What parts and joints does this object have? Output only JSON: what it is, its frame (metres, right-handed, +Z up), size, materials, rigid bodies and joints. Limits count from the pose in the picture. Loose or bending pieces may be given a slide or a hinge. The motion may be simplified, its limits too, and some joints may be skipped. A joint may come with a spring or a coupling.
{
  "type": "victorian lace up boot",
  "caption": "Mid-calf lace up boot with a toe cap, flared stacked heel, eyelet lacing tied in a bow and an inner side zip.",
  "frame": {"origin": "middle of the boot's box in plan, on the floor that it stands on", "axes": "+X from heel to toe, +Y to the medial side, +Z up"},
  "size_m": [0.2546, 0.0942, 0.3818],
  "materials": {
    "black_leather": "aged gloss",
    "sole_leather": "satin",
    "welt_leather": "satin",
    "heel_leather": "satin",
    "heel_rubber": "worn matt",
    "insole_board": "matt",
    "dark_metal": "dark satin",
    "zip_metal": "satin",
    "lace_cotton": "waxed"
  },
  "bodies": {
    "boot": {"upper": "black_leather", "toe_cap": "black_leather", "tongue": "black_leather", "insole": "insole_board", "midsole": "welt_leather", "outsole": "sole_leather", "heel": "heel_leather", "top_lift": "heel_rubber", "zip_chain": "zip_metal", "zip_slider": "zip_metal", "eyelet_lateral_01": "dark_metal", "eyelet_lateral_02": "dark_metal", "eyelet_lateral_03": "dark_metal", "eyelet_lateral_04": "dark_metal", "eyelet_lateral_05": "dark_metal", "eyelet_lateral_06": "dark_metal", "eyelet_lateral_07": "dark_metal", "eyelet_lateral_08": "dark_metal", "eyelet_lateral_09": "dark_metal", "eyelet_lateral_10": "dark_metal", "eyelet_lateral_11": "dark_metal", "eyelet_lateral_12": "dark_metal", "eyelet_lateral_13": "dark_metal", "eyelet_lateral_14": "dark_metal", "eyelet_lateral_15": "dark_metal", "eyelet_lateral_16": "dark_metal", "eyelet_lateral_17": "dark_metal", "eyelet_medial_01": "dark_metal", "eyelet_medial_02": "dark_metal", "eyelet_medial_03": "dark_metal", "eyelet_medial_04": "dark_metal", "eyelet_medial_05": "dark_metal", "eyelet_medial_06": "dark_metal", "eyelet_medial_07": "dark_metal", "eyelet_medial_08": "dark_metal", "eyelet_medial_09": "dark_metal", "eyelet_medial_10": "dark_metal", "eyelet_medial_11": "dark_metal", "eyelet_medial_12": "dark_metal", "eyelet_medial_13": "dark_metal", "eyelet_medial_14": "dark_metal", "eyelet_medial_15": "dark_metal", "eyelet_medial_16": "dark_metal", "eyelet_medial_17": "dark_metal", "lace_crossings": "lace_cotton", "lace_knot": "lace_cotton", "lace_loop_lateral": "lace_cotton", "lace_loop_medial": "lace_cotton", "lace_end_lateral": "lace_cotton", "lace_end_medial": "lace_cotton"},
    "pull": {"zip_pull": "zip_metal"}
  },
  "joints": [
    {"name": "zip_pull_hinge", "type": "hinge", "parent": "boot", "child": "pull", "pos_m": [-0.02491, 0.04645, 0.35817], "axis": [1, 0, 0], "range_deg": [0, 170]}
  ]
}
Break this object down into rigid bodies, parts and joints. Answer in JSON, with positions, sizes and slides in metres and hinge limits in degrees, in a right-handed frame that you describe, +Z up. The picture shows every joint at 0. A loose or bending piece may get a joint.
---
→ **PROBLEM TO SOLVE**: All of the entries must be written out exactly as they stand.

→ **COMPLETE ANSWER**:
What parts and joints does this object have? Output only JSON: what it is, its frame (metres, right-handed, +Z up), size, materials, rigid bodies and joints. Limits count from the pose in the picture. Loose or bending pieces may be given a slide or a hinge. The motion may be simplified, its limits too, and some joints may be skipped. A joint may come with a spring or a coupling.
{
  "type": "victorian lace up boot",
  "caption": "Mid-calf lace up boot with a toe cap, flared stacked heel, eyelet lacing tied in a bow and an inner side zip.",
  "frame": {"origin": "middle of the boot's box in plan, on the floor that it stands on", "axes": "+X from heel to toe, +Y to the medial side, +Z up"},
  "size_m": [0.2546, 0.0942, 0.3818],
  "materials": {
    "black_leather": "aged gloss",
    "sole_leather": "satin",
    "welt_leather": "satin",
    "heel_leather": "satin",
    "heel_rubber": "worn matt",
    "insole_board": "matt",
    "dark_metal": "dark satin",
    "zip_metal": "satin",
    "lace_cotton": "waxed"
  },
  "bodies": {
    "boot": {"upper": "black_leather", "toe_cap": "black_leather", "tongue": "black_leather", "insole": "insole_board", "midsole": "welt_leather", "outsole": "sole_leather", "heel": "heel_leather", "top_lift": "heel_rubber", "zip_chain": "zip_metal", "zip_slider": "zip_metal", "eyelet_lateral_01": "dark_metal", "eyelet_lateral_02": "dark_metal", "eyelet_lateral_03": "dark_metal", "eyelet_lateral_04": "dark_metal", "eyelet_lateral_05": "dark_metal", "eyelet_lateral_06": "dark_metal", "eyelet_lateral_07": "dark_metal", "eyelet_lateral_08": "dark_metal", "eyelet_lateral_09": "dark_metal", "eyelet_lateral_10": "dark_metal", "eyelet_lateral_11": "dark_metal", "eyelet_lateral_12": "dark_metal", "eyelet_lateral_13": "dark_metal", "eyelet_lateral_14": "dark_metal", "eyelet_lateral_15": "dark_metal", "eyelet_lateral_16": "dark_metal", "eyelet_lateral_17": "dark_metal", "eyelet_medial_01": "dark_metal", "eyelet_medial_02": "dark_metal", "eyelet_medial_03": "dark_metal", "eyelet_medial_04": "dark_metal", "eyelet_medial_05": "dark_metal", "eyelet_medial_06": "dark_metal", "eyelet_medial_07": "dark_metal", "eyelet_medial_08": "dark_metal", "eyelet_medial_09": "dark_metal", "eyelet_medial_10": "dark_metal", "eyelet_medial_11": "dark_metal", "eyelet_medial_12": "dark_metal", "eyelet_medial_13": "dark_metal", "eyelet_medial_14": "dark_metal", "eyelet_medial_15": "dark_metal", "eyelet_medial_16": "dark_metal", "eyelet_medial_17": "dark_metal", "lace_crossings": "lace_cotton", "lace_knot": "lace_cotton", "lace_loop_lateral": "lace_cotton", "lace_loop_medial": "lace_cotton", "lace_end_lateral": "lace_cotton", "lace_end_medial": "lace_cotton"},
    "pull": {"zip_pull": "zip_metal"}
  },
  "joints": [
    {"name": "zip_pull_hinge", "type": "hinge", "parent": "boot", "child": "pull", "pos_m": [-0.02491, 0.04645, 0.35817], "axis": [1, 0, 0], "range_deg": [0, 170]}
  ]
}
Break this object down into rigid bodies, parts and joints. Answer in JSON, with positions, sizes and slides in metres and hinge limits in degrees, in a right-handed frame that you describe, +Z up. The picture shows every joint at 0. A loose or bending piece may get a joint.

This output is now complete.